** Start Material **

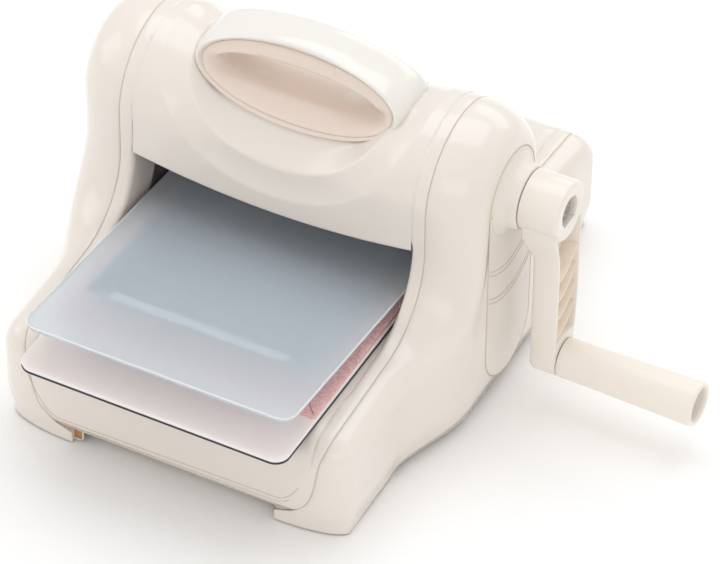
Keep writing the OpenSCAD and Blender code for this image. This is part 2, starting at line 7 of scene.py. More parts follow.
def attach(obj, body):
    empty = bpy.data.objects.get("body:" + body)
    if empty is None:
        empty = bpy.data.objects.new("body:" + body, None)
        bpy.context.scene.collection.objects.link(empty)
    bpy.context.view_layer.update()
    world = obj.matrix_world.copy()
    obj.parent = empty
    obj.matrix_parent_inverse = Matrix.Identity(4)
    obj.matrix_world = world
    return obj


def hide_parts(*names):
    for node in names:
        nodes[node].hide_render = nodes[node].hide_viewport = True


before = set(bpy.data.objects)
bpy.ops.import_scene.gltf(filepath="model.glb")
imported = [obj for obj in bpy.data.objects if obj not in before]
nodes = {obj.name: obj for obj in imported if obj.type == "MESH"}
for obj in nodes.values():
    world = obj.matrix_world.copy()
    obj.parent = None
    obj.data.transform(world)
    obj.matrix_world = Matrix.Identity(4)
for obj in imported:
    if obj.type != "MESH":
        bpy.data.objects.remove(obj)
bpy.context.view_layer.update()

** End Material **

**Task goal:** Without changing a word, restate the whole listing.

**Complete answer:**
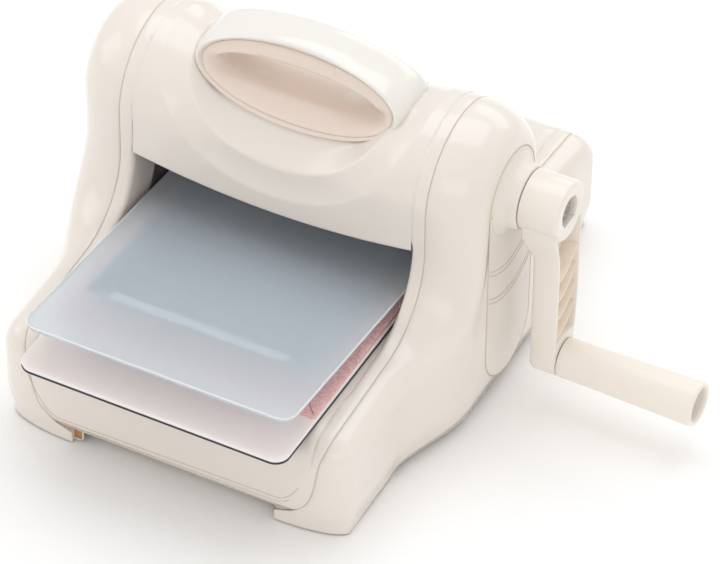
Keep writing the OpenSCAD and Blender code for this image. This is part 2, starting at line 7 of scene.py. More parts follow.
def attach(obj, body):
    empty = bpy.data.objects.get("body:" + body)
    if empty is None:
        empty = bpy.data.objects.new("body:" + body, None)
        bpy.context.scene.collection.objects.link(empty)
    bpy.context.view_layer.update()
    world = obj.matrix_world.copy()
    obj.parent = empty
    obj.matrix_parent_inverse = Matrix.Identity(4)
    obj.matrix_world = world
    return obj


def hide_parts(*names):
    for node in names:
        nodes[node].hide_render = nodes[node].hide_viewport = True


before = set(bpy.data.objects)
bpy.ops.import_scene.gltf(filepath="model.glb")
imported = [obj for obj in bpy.data.objects if obj not in before]
nodes = {obj.name: obj for obj in imported if obj.type == "MESH"}
for obj in nodes.values():
    world = obj.matrix_world.copy()
    obj.parent = None
    obj.data.transform(world)
    obj.matrix_world = Matrix.Identity(4)
for obj in imported:
    if obj.type != "MESH":
        bpy.data.objects.remove(obj)
bpy.context.view_layer.update()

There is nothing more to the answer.